Paul Silverstein is Associate Professor of Anthropology at Reed College and Chair of the editorial committee of Middle East Report. His research has focused on the postcolonial predicament of Algerian France and on the links between ethnic, religious, and urban movements that connect North Africa to France. He is author of Algeria in France: Transpolitics, Race, and Nation (2004) and co-editor of Memory and Violence in the Middle East and North Africa (2006).

John D. Skrentny is Professor of Sociology at the University of California-San Diego. A recipient of a fellowship from the Guggenheim Foundation, he is the author of The Minority Rights Revolution (2002) and The Ironies of Affirmative Action (1996). His articles have appeared in a variety of academic journals, including the American Journal of Sociology and Theory and Society. He is currently working on one project on civil rights in the contemporary United States and another on immigration policy in Europe and Asia.

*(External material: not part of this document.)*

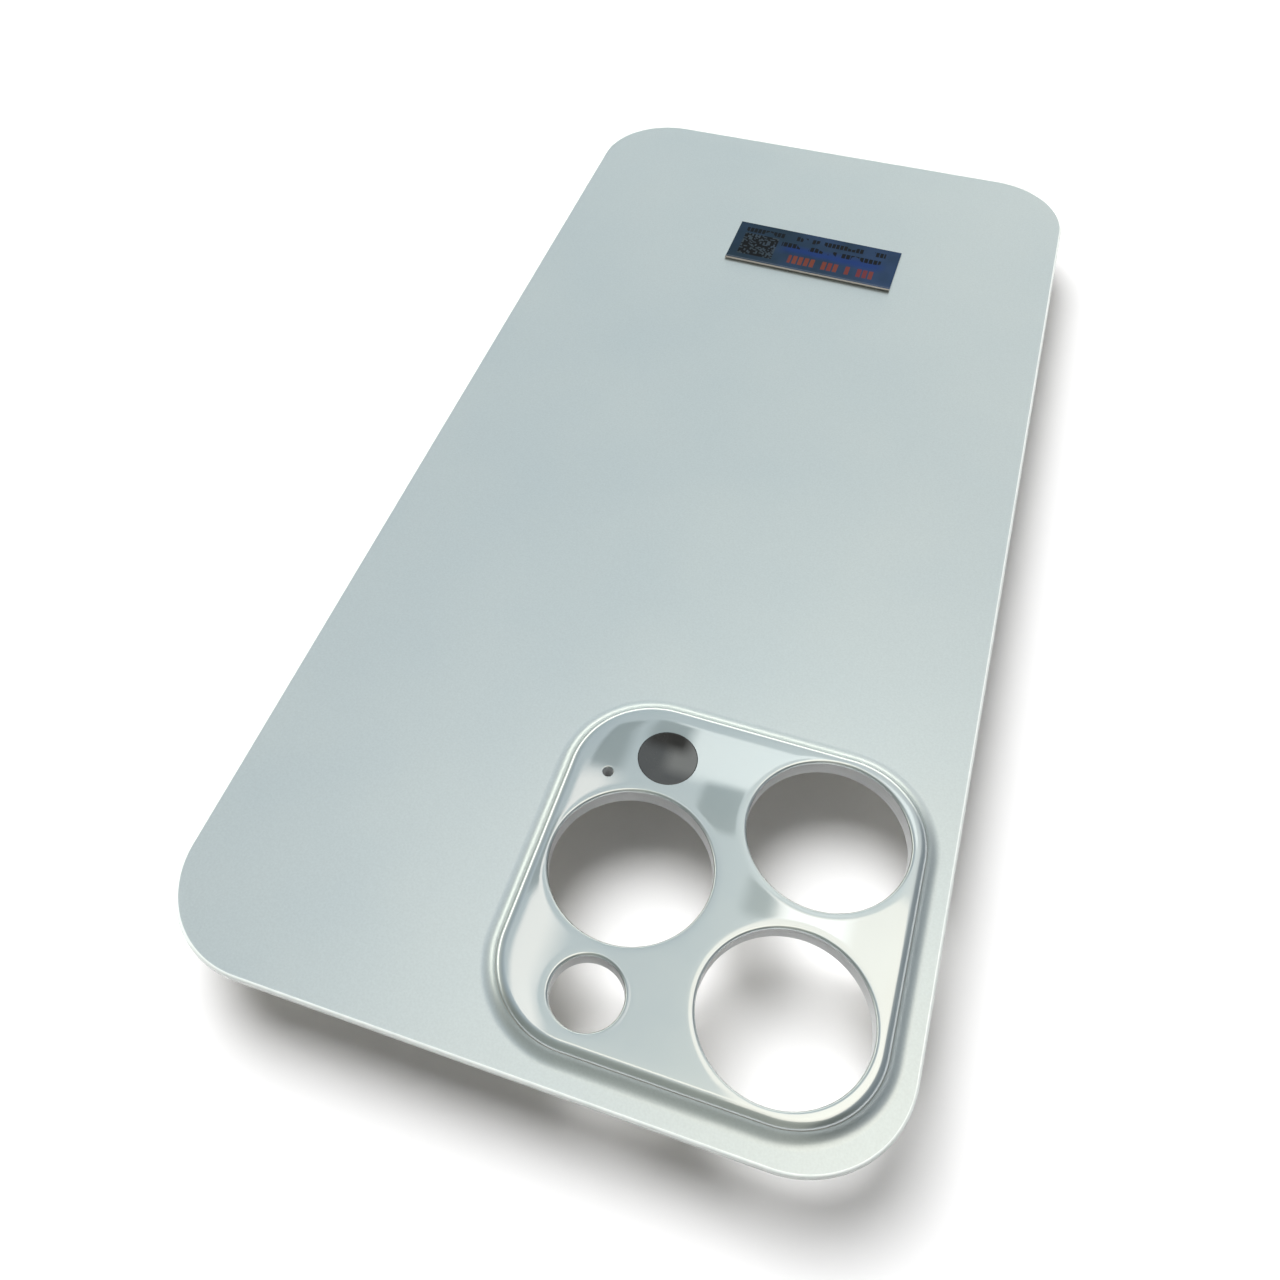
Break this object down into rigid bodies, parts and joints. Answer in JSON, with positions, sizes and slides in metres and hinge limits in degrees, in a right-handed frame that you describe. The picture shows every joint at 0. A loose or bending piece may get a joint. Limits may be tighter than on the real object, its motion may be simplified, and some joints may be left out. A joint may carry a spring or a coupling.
{
  "type": "phone rear glass panel",
  "caption": "Rear glass panel for a phone: matt silver-backed sheet with rounded corners and a raised glossy camera plateau pierced by lens and flash openings.",
  "frame": {"origin": "middle of the panel's outline at its lowest face, the outer face of the release liner", "axes": "+Z out of the outer face of the glass, +Y along the length away from the camera end, +X towards the side that the camera plateau sits on"},
  "size_m": [0.075, 0.1564, 0.0027],
  "materials": {
    "silver_backed_glass": "acid-etched matt outer face over a silver film, polished rim and plateau",
    "silver_film": "vapour-coated decorative film, satin",
    "dark_window_glass": "polished dark glass",
    "black_tape": "die-cut acrylic foam tape, matt",
    "clear_adhesive": "clear acrylic adhesive",
    "acoustic_mesh": "fine woven polyester mesh",
    "release_liner": "siliconised release liner, satin",
    "label_film": "holographic polyester label stock"
  },
  "bodies": {
    "root": {"cover_glass": "silver_backed_glass", "film_adhesive": "clear_adhesive", "decor_film": "silver_film", "sensor_window": "dark_window_glass", "sensor_window_adhesive": "black_tape", "mic_mesh": "acoustic_mesh", "mic_mesh_adhesive": "clear_adhesive", "panel_adhesive": "black_tape", "camera_adhesive": "black_tape", "panel_liner": "release_liner", "camera_liner": "release_liner", "label_film": "label_film", "label_adhesive": "clear_adhesive"}
  },
  "joints": []
}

Sandra Susan Smith is Assistant professor of Sociology at the UC-Berkeley. Her research interests include urban poverty, joblessness, race and ethnicity, social networks and social capital, and intra-group processes. Her papers have appeared in the American Journal of Sociology, Racial and Ethnic Studies, Social Science Research, and The Sociological Quaterly. In her new book, Lone Pursuit: Distrust and Defensive Individualism among the Black Poor (2007), Smith advances enduring debates about black joblessness by highlighting the role of interpersonal distrust dynamics between low-income black job-holders and their job-seeking relations that complicate cooperation during the process of finding work. Her current work further interrogates racial and ethnic differences in trust dynamics and explores the social psychological, cultural, and structural factors that generate these differences.